We also have the relatable resentment of the older brother. We who work so hard at our jobs, in our families and communities, and yes, at church too, we can feel the sting of feeling overlooked, unappreciated. We know the desire to withdraw in face of these feelings, pull further apart. Sometimes we really do resist reconciliation. We resent the lavishing of Grace upon total screw ups when we are the ones trying our hardest not to need that Grace, to be perfect. As Pastor Nadia Bolz-Weber says: “This is exactly, when it comes down to it, why most people do no believe in grace. It is F***ing offensive.” (She drops in an expletive to emphasize just how offensive Grace is).
This parable does start out as a story about a prodigal son. More central, however, is the prodigal father. When the younger child comes home, ready to endure disapproval, parental disappointment, and permanently destroyed relationships, he is met with the parent’s exuberant greeting, finest clothes, and a party. The parent running out lavishes love on this child who feared the worst.
Meanwhile, we might also see the parent’s generosity towards the older child, though it takes a slightly different shape. With the eldest it is a giving of time, attention. A noticing of his absence and a pursuit. It is a willingness to put aside all the guests, the festivities, the hosting responsibilities, to listen, to reconcile, to seek completion of the joy that has begun, a wholeness for the family.
At different times in our lives, heck at different times of the day, we might see in ourselves these different characters—the younger child, the older child, the parent. It remains true, however, that each of these characters, as with each of us, has need of grace. We all need to be reminded we belong. We all seek to have our mistakes made right and not held against us by those we love most dearly.
On a Pastor’s message group online once, a colleague introduced an evangelical pastor to the group who had, just days before begun the process of reconciling with his gay son. It was a frightening place for this pastor to find himself, but he told this story of going to the big midwestern city where his son now lives. It was the first time they’d seen each other in eight years. The son hosted a dinner party with a dozen or so friends. The pastor wrote in a post: “Knowing these young people were mostly gay, I assumed I would be hearing their personal stories and/or having to answer some hard questions about the years of estrangement from my son, their friend. I knew many of them had experienced the same thing with their parents and have been a support to my son when he was most sad and no doubt needed to talk. I was worried how they felt about me.”

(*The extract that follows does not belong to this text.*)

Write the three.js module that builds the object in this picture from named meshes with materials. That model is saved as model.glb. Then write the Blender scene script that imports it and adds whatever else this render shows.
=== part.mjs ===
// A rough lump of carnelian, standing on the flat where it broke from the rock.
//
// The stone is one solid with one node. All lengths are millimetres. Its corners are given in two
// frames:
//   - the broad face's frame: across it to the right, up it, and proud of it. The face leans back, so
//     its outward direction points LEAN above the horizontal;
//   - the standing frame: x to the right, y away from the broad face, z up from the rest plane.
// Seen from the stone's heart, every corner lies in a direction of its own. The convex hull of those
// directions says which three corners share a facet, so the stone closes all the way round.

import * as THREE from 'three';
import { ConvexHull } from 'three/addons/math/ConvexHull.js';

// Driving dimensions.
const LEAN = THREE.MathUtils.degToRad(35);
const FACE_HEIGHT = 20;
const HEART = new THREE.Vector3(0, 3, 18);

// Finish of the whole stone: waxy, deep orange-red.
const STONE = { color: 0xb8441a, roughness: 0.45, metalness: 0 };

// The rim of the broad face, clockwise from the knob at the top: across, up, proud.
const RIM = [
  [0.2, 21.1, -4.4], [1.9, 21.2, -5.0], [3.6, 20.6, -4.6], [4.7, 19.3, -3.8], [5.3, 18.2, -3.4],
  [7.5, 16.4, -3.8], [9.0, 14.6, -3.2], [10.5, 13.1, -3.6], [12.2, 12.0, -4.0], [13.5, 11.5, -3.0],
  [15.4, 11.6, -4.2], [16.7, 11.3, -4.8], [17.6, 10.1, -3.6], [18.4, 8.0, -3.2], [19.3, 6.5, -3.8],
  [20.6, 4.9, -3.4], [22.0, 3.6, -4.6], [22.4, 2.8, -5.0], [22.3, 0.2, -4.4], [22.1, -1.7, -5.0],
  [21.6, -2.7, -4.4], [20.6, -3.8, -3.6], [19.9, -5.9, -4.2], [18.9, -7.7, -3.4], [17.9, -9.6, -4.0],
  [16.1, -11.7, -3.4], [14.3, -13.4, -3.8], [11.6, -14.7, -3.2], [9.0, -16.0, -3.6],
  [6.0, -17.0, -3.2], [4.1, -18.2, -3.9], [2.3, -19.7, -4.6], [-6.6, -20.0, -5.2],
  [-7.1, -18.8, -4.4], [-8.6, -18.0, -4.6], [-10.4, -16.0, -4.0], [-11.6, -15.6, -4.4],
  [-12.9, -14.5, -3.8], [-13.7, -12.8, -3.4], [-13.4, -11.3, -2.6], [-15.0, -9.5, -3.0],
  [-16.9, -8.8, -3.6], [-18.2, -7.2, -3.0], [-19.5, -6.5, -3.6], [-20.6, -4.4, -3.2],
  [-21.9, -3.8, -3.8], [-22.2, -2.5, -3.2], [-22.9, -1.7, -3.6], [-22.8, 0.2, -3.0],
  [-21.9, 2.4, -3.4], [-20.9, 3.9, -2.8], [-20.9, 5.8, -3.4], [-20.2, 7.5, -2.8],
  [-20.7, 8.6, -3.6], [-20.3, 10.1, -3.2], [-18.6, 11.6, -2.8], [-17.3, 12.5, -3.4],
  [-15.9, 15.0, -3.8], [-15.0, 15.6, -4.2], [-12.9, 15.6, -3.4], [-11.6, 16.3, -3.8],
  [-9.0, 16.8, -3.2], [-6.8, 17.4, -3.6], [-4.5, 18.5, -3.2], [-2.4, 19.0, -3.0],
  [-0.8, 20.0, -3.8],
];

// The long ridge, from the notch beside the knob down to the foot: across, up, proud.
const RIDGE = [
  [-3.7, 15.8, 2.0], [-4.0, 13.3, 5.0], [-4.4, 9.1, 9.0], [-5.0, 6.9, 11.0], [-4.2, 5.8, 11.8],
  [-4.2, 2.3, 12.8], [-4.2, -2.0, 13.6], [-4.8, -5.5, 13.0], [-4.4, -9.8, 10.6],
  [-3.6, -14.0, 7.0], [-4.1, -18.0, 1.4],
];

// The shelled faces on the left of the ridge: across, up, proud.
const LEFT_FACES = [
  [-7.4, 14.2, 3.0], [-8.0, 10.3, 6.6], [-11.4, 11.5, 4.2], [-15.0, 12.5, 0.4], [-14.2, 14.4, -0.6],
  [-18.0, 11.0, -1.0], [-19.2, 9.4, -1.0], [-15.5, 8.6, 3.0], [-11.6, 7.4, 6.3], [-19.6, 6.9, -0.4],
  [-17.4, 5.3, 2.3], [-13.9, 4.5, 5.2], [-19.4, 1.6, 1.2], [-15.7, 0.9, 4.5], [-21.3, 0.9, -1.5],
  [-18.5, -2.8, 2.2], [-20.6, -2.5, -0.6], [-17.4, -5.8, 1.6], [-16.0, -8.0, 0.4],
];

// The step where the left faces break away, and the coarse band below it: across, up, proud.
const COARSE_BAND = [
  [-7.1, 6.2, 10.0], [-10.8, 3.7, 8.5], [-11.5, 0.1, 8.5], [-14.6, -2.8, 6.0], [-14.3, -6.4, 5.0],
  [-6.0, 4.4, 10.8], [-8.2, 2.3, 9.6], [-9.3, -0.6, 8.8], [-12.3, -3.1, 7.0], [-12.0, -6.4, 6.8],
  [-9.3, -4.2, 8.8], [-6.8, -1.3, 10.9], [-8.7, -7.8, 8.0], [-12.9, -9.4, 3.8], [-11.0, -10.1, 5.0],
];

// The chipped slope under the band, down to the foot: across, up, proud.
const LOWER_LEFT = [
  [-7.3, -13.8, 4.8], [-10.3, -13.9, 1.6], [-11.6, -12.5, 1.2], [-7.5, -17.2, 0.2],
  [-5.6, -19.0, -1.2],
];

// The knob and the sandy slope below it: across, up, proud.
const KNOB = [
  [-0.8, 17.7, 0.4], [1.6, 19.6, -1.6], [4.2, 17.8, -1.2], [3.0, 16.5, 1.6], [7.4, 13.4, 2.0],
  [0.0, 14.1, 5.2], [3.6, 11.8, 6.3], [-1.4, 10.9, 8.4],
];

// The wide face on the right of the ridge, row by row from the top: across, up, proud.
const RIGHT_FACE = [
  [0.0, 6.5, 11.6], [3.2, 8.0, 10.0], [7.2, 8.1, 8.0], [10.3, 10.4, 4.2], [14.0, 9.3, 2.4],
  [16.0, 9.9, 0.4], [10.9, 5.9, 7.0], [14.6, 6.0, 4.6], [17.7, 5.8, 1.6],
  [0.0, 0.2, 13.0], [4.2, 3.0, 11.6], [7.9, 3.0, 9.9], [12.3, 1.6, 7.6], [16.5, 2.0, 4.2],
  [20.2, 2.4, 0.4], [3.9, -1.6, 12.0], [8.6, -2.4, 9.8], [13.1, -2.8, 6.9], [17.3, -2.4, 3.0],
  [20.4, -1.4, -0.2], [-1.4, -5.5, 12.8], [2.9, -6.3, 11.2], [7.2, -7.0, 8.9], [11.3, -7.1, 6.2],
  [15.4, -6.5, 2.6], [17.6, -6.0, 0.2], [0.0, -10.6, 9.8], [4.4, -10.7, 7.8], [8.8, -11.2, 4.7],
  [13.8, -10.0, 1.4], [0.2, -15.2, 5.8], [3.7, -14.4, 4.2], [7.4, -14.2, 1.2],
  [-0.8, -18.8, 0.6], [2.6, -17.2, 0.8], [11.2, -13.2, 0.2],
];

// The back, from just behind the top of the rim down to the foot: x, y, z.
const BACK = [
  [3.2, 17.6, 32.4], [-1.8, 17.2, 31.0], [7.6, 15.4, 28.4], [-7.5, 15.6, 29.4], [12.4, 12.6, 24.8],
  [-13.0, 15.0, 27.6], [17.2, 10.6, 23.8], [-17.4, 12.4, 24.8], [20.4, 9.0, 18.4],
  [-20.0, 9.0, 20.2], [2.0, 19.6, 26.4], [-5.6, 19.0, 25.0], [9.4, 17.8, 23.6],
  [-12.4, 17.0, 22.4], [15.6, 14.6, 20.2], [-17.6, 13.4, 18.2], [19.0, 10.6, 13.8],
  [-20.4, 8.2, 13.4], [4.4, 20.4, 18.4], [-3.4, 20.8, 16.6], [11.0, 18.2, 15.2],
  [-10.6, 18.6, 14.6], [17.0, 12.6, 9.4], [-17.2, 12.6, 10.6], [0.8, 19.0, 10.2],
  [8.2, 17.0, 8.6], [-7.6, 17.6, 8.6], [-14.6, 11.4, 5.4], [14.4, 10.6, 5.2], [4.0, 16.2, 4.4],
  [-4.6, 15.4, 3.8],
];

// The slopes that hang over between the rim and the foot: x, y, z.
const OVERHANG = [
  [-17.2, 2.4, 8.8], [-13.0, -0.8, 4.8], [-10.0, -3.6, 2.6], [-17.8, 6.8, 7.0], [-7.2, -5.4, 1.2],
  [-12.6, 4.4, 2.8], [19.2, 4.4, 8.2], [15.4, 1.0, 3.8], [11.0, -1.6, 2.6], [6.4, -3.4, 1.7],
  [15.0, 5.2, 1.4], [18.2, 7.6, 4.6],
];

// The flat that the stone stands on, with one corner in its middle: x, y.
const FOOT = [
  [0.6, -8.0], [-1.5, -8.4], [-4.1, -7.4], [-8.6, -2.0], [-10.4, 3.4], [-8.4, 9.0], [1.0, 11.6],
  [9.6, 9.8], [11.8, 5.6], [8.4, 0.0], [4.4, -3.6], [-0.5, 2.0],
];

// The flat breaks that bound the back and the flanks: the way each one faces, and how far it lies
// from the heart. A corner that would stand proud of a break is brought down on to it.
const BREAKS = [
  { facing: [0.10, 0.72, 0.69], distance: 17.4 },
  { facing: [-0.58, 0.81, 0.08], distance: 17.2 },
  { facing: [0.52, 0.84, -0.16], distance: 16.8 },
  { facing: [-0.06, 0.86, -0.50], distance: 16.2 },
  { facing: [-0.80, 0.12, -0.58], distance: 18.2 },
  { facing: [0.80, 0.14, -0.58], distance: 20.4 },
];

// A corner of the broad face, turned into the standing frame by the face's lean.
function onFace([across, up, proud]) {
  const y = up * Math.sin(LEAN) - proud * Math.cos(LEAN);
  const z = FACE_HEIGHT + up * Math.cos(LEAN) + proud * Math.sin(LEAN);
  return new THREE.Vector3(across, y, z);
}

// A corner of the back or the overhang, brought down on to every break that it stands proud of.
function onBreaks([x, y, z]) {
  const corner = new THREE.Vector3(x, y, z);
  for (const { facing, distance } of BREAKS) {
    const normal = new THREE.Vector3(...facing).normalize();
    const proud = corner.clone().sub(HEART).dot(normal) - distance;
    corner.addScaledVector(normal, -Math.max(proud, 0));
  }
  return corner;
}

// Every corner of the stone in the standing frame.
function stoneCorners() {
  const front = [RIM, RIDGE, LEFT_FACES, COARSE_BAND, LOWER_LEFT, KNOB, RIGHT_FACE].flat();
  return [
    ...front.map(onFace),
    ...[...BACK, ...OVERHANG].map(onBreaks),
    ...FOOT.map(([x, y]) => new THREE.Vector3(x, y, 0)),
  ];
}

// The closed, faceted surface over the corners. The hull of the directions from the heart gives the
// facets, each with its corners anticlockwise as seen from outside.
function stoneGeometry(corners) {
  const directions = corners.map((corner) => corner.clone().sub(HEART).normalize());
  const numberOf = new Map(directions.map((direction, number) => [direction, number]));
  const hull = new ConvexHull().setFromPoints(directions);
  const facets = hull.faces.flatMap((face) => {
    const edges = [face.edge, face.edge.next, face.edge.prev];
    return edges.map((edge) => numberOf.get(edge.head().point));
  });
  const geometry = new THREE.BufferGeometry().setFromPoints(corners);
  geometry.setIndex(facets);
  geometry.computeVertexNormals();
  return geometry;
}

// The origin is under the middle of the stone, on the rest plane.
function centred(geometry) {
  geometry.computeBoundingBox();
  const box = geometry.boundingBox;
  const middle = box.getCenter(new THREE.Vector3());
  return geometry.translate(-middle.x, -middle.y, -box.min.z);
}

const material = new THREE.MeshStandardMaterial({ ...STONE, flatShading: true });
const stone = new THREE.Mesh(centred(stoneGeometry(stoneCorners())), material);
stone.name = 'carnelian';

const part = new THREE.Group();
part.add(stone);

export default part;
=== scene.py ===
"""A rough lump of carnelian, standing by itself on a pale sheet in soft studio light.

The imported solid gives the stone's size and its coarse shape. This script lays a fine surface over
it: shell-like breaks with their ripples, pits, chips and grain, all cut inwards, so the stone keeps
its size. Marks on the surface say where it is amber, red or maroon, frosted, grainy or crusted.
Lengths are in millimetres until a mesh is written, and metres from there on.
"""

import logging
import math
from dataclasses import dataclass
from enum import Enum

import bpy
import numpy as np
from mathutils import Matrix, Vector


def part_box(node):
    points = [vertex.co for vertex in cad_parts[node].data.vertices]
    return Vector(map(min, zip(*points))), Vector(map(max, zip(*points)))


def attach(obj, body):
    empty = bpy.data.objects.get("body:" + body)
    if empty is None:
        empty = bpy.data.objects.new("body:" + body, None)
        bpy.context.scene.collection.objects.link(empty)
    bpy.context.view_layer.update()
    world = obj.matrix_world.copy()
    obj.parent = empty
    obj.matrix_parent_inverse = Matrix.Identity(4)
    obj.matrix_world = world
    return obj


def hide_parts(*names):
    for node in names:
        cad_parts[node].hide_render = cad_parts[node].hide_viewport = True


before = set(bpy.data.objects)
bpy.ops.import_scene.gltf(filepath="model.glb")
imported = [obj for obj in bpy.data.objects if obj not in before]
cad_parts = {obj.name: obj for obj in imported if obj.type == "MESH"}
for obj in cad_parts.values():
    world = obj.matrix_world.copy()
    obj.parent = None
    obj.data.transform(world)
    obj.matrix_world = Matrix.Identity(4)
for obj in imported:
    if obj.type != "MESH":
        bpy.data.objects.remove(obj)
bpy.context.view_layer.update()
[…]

To the dad’s astonishment, instead of being on the receiving end of anger and grilling, his son’s friends met him with love and grace and even honor. A short way into the dinner, he realized that he was in the parable of the prodigal son, but that HE was the lost son being welcomed and celebrated and rejoiced over. Throughout the dinner, each of the friends shared with the dad all the good things about his son, about the things in the son’s life he had missed out on, the amazing moments and the hard ones, over the past eight years when there was no relationship. These friends who could have every right to resent the father’s absence and hard-heartedness and the hurts he caused, each friend, in turn, told the dad how much the son loved him, how he always believed his dad was a great person, how he never gave up hope knowing this day would come.
He said he wept until there were no tears left, sitting there with his son and his friends, listening, immersed in a grace he could not comprehend.

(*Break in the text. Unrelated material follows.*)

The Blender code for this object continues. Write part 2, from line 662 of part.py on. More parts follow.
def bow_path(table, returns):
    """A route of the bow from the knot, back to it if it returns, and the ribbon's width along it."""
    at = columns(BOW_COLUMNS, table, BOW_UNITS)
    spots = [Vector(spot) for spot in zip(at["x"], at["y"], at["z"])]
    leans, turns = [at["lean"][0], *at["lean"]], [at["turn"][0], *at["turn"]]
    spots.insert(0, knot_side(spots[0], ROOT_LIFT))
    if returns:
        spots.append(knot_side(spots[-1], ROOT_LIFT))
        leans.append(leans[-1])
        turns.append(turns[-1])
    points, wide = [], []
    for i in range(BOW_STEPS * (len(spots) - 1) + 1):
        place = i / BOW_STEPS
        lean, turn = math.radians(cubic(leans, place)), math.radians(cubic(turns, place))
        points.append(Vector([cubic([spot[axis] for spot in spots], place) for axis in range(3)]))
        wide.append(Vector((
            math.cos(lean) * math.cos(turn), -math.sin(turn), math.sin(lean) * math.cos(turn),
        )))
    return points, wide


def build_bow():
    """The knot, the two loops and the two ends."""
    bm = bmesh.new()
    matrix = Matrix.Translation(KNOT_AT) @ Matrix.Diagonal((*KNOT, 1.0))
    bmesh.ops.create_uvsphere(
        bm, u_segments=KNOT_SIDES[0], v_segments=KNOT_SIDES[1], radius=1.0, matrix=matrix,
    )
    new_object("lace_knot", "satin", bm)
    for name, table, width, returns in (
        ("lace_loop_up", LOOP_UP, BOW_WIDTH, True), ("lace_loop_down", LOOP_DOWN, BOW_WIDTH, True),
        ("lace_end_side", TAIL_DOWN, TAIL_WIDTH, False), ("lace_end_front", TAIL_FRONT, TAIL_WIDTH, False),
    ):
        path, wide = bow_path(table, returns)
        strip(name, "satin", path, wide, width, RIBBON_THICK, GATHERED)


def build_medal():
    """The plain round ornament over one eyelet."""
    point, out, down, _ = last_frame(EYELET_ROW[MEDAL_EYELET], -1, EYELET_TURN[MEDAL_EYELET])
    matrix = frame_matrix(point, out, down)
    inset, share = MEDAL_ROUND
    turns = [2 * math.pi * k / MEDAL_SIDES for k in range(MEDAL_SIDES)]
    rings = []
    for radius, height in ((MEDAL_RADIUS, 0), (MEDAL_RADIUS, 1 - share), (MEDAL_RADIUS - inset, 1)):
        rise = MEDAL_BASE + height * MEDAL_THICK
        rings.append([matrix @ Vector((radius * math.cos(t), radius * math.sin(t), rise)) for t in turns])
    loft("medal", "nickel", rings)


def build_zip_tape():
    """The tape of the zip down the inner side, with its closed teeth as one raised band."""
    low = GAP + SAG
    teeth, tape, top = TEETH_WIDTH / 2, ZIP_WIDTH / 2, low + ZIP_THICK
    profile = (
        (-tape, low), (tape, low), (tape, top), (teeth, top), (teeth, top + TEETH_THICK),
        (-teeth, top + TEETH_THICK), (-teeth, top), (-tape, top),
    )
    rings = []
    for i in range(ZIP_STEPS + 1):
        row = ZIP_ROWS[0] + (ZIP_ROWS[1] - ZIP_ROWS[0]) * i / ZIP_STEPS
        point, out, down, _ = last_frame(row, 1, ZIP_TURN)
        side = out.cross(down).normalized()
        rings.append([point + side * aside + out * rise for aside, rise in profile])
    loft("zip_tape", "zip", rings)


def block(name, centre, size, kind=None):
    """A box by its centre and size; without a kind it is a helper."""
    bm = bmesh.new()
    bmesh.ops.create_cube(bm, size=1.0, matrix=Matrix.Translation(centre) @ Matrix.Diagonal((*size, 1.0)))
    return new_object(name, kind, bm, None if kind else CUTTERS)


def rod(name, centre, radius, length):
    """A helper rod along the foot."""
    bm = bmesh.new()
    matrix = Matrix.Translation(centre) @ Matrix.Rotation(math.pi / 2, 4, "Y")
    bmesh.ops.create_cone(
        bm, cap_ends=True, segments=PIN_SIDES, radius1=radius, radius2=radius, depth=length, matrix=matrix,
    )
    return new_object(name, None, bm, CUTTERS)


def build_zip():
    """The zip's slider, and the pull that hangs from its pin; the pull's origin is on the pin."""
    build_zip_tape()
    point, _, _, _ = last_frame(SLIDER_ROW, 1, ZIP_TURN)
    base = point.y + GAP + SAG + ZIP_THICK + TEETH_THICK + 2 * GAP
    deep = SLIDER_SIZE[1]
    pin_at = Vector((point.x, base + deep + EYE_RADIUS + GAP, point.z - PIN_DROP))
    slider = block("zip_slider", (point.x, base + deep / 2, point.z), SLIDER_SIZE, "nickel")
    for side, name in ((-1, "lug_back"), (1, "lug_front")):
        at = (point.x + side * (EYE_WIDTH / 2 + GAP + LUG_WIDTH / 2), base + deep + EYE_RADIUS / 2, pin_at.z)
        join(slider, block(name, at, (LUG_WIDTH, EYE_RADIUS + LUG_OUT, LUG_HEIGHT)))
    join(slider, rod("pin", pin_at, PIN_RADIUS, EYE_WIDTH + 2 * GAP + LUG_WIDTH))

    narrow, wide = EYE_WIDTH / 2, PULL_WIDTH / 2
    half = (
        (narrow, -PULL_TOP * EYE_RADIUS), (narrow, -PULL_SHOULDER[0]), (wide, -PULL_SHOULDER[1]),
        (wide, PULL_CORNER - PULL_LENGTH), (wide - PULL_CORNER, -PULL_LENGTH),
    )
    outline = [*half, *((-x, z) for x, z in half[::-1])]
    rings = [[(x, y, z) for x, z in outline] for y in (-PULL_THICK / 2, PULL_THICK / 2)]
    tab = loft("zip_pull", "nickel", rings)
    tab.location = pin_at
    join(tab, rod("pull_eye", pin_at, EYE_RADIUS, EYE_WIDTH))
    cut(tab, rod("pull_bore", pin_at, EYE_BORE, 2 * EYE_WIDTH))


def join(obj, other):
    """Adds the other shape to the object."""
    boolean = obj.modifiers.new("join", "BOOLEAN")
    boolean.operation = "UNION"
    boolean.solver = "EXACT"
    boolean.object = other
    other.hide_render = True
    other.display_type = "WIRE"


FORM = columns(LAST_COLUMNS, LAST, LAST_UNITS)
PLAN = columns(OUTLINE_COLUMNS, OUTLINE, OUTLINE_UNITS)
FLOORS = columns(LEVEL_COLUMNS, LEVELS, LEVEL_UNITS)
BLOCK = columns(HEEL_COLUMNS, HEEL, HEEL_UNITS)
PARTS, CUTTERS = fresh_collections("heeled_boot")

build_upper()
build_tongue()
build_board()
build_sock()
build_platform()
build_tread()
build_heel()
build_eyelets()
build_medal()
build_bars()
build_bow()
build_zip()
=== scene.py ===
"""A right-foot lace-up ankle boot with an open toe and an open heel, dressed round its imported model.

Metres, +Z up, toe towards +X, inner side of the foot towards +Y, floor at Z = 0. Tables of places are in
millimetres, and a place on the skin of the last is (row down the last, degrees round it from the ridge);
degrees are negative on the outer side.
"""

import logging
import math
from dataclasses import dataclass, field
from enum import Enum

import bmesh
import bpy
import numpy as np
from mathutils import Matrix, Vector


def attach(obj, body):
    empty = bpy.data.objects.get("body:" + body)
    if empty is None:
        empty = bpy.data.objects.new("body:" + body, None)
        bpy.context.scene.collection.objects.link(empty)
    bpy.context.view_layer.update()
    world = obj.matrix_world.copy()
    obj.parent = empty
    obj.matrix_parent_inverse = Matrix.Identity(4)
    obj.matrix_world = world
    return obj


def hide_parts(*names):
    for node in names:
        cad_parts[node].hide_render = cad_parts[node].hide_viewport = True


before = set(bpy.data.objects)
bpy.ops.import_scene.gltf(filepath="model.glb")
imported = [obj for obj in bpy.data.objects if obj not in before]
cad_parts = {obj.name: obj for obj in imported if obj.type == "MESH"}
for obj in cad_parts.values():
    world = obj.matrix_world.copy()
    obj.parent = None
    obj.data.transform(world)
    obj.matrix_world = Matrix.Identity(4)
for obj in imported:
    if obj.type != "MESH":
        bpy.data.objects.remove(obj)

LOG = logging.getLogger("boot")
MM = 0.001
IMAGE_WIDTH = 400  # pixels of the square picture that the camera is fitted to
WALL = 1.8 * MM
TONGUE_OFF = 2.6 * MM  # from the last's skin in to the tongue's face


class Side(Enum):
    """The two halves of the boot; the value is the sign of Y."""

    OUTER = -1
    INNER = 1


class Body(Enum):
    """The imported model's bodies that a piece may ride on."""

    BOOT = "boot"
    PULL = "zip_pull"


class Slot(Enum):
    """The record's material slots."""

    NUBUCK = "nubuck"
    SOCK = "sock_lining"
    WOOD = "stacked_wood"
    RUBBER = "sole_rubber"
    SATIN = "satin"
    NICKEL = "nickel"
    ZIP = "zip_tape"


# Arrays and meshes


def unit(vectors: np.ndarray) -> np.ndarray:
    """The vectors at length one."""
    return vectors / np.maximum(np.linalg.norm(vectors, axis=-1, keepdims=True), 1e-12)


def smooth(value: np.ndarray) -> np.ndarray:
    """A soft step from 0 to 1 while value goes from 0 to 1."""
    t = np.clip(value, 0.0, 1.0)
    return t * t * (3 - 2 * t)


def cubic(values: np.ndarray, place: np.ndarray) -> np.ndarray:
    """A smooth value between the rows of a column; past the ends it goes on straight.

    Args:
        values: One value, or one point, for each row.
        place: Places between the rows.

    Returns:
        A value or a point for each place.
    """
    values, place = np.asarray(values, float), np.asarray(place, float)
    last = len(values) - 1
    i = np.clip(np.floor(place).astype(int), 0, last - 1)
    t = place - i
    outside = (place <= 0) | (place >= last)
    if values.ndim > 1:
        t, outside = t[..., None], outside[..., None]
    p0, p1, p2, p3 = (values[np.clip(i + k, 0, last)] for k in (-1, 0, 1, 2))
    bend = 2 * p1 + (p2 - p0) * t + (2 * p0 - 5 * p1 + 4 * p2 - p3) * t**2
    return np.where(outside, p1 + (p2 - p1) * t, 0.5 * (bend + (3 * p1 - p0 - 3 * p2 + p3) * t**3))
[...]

Sometimes we discover that we are not the character we thought we were in the story of our lives. Sometimes, we find ourselves overwhelmed by a grace and a love that we don’t have words to describe.

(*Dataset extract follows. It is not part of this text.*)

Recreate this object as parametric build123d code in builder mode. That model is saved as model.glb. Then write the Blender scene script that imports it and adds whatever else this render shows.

Whoever you identify with in this parable, the ending of this parable is unwritten. The characters in it are not perfect; each has their flaws and quirks and moments of good. Yet it remains to be seen how we will write the ending to this parable. Will we seek to be reconcilers, extenders of grace, willing to admit our wrongs and seek to make amends? Will we celebrate with those who find new life, new wind in their sails, even when it feels we are tired of toiling away? God urging us towards more grace in this world that is often parched from resentment and hurting; her hand rests atop ours, pen in hand, ready to write what comes next. Amen.